— Material provided —
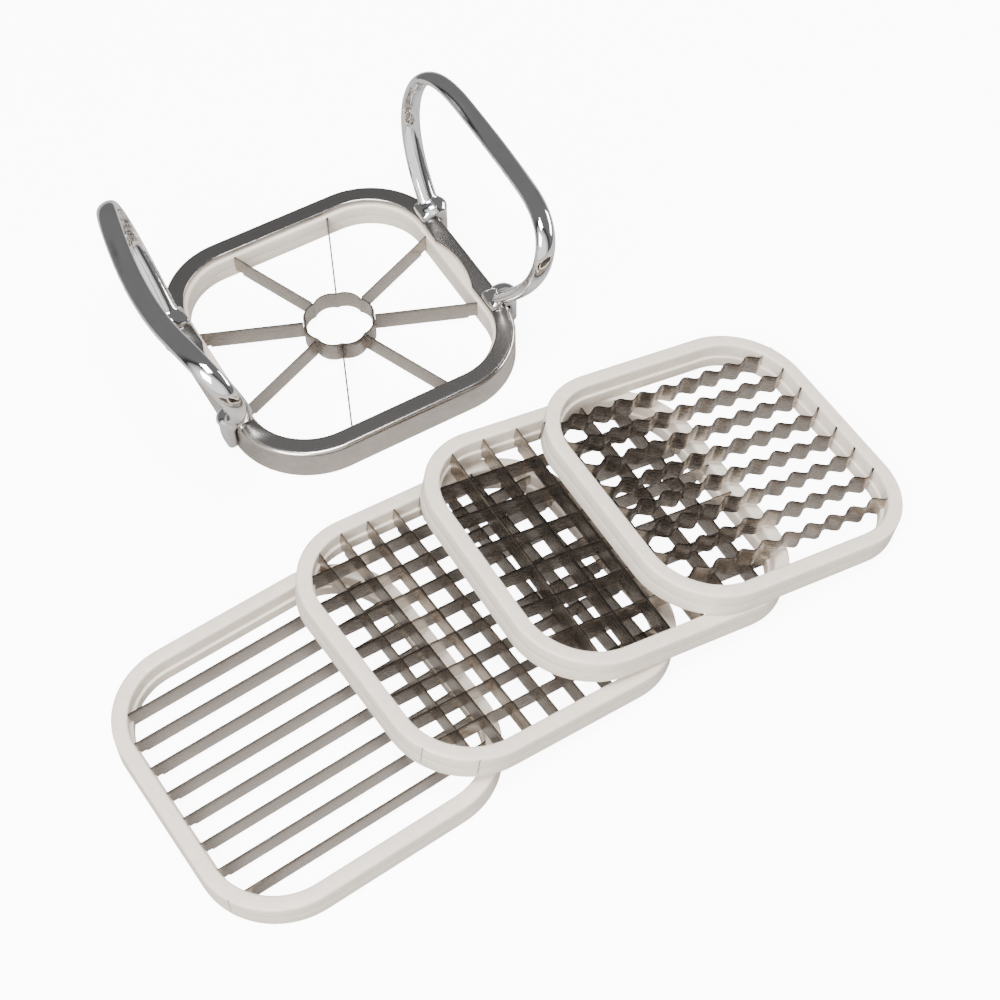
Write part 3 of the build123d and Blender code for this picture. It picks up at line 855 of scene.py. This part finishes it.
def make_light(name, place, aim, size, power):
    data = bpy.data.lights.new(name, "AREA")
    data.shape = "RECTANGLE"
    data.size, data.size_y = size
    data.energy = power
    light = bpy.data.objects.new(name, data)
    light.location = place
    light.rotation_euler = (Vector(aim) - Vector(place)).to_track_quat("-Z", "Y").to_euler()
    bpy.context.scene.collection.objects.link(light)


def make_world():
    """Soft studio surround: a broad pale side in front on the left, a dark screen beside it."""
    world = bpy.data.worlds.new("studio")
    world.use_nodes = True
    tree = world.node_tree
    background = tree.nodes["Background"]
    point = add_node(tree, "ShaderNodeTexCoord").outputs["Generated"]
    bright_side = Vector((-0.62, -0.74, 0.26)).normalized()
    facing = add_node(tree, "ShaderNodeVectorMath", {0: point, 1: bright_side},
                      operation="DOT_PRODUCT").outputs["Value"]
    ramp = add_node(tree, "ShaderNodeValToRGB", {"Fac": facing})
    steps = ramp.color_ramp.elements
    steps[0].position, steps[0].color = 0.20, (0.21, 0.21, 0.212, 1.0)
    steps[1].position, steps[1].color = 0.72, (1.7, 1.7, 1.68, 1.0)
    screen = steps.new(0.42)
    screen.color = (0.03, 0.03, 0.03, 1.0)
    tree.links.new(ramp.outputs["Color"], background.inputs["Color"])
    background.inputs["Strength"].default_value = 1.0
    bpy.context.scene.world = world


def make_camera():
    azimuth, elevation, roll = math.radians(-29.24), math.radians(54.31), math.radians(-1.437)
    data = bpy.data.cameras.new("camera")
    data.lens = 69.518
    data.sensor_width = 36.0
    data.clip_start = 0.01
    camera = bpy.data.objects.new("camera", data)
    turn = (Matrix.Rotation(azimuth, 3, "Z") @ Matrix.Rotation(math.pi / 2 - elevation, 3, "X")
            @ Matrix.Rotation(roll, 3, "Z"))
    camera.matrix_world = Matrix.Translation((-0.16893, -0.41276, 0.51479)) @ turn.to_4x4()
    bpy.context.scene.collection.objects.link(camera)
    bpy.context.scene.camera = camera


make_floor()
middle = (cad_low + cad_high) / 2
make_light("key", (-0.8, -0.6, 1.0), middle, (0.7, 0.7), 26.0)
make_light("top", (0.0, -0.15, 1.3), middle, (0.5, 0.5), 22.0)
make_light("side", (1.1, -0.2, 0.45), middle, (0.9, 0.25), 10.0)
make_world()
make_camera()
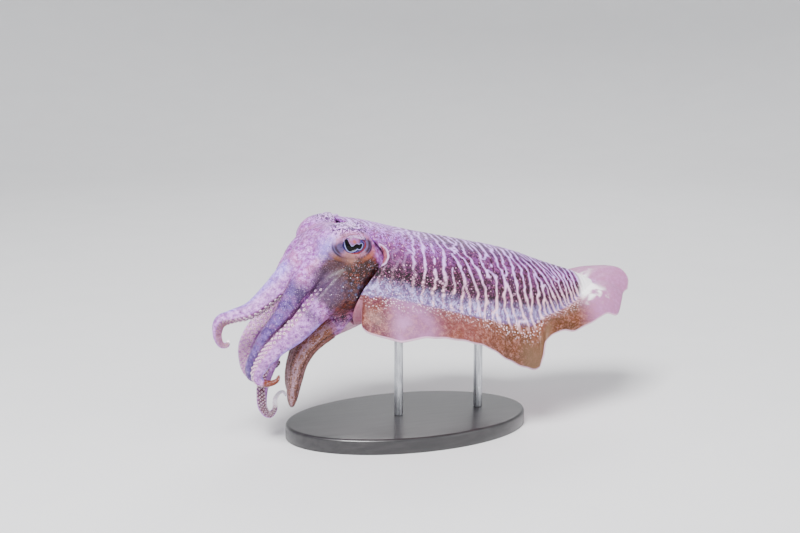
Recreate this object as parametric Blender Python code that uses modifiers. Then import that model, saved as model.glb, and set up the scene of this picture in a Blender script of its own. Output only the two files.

— What the exercise asks —
From the opening line of the data above through the line that contains "bpy.context.scene.collection.objects.link(light)", please print each line as it stands and only those lines.

— Exercise solution —
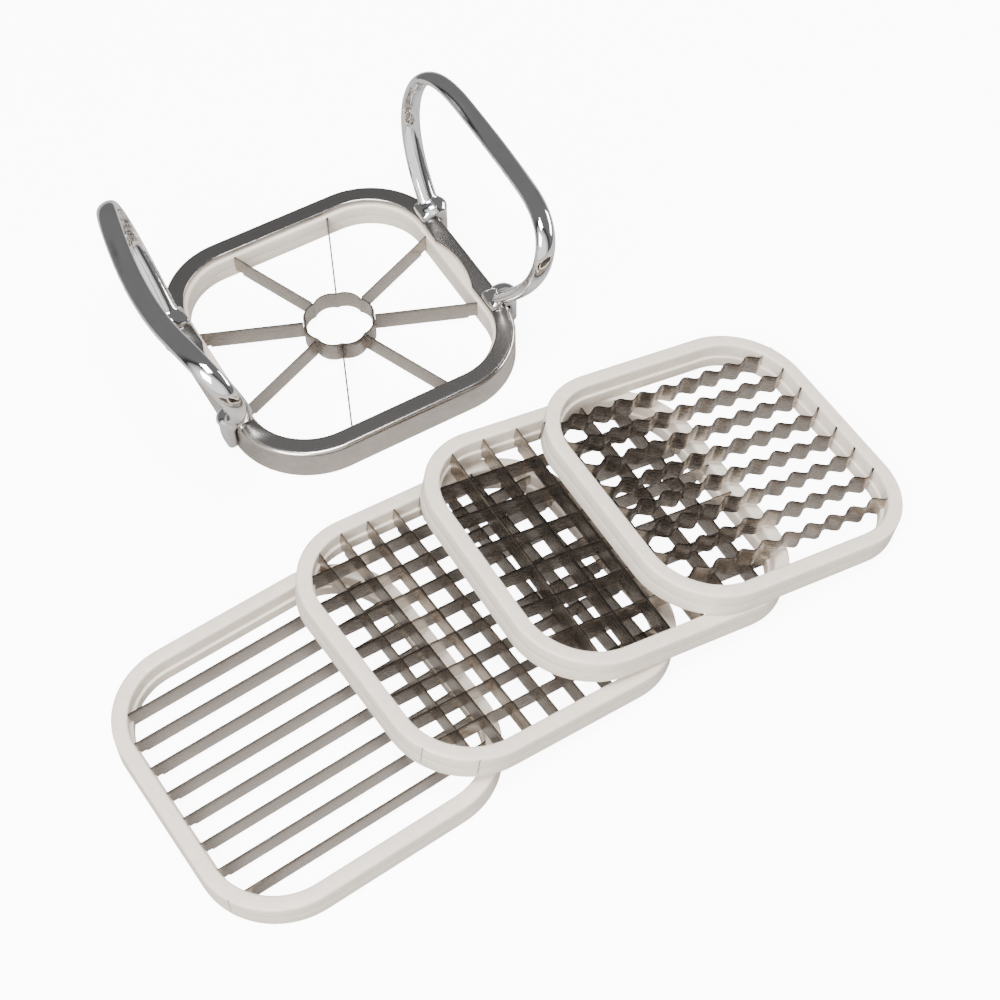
Write part 3 of the build123d and Blender code for this picture. It picks up at line 855 of scene.py. This part finishes it.
def make_light(name, place, aim, size, power):
    data = bpy.data.lights.new(name, "AREA")
    data.shape = "RECTANGLE"
    data.size, data.size_y = size
    data.energy = power
    light = bpy.data.objects.new(name, data)
    light.location = place
    light.rotation_euler = (Vector(aim) - Vector(place)).to_track_quat("-Z", "Y").to_euler()
    bpy.context.scene.collection.objects.link(light)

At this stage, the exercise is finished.